Beyond roping off part of the gallery for students, there is one obvious way to expand public access to the Supreme Court: cameras. Several justices, during their confirmation hearings, have expressed interest in permitting oral arguments to be filmed and broadcast. (Most recently, Judge Neil Gorsuch said he was keeping an “open mind” about the idea.) But after donning the robe, justices always seem to change their minds. A case in point: Justice Elena Kagan. Kagan noted before she took her seat that because “everyone is so prepared, so smart, so obviously deeply concerned about getting to the right answer,” video access “would make people feel so good about this branch of government.” After she joined the court, Kagan worried that “everybody will start playing to the cameras” if lenses are trained on justices and lawyers as they go about their business.

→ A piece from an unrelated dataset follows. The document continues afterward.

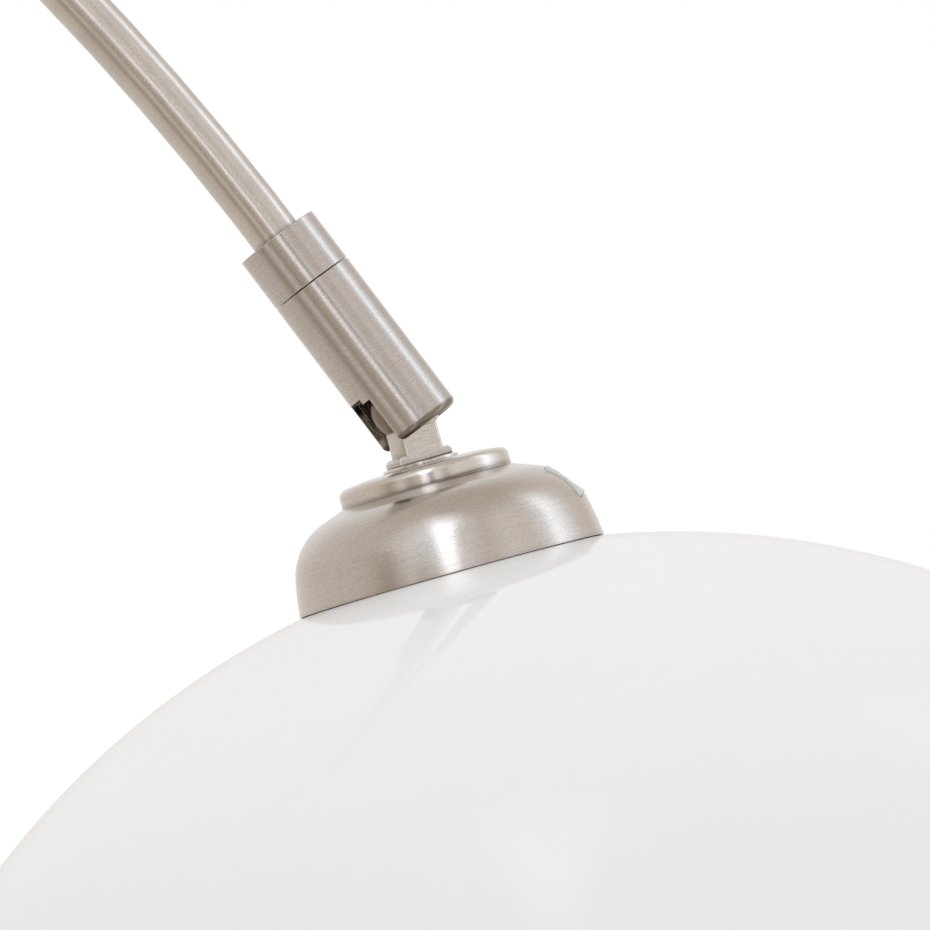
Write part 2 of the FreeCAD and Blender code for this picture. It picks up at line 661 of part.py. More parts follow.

Many justices have spoken out about Americans’ lack of knowledge about government and cite civic education as a bulwark against tyranny. Justice Sonia Sotomayor serves on the board of iCivics, an organization founded by retired Justice Sandra Day O’Connor that “teaches students how government works by having them experience it directly.” Another retired justice, David Souter, said in 2011 that “democracy cannot survive too much ignorance.” Likewise, Breyer claimed in his 2010 book, “Making Our Democracy Work,” that “the transmission of our civic values from one generation to the next … must play the major role in maintaining public confidence in the Court’s decisions.” He issued a call for renewed pedagogical attention to understanding the federal government and urged teachers to “arrange for visits to the courts.”
Having accompanied my students on such a journey — which included an eye-opening hour-long discussion with two of Breyer’s clerks — I heartily agree. But it’s time for the court to ponder how it might facilitate visits without asking students and their teachers to twist themselves into knots, empty their bank accounts, risk bladder crises and engage in Hunger Games-style counter-espionage games to thwart rival school groups. There must be a less Kafkaesque way.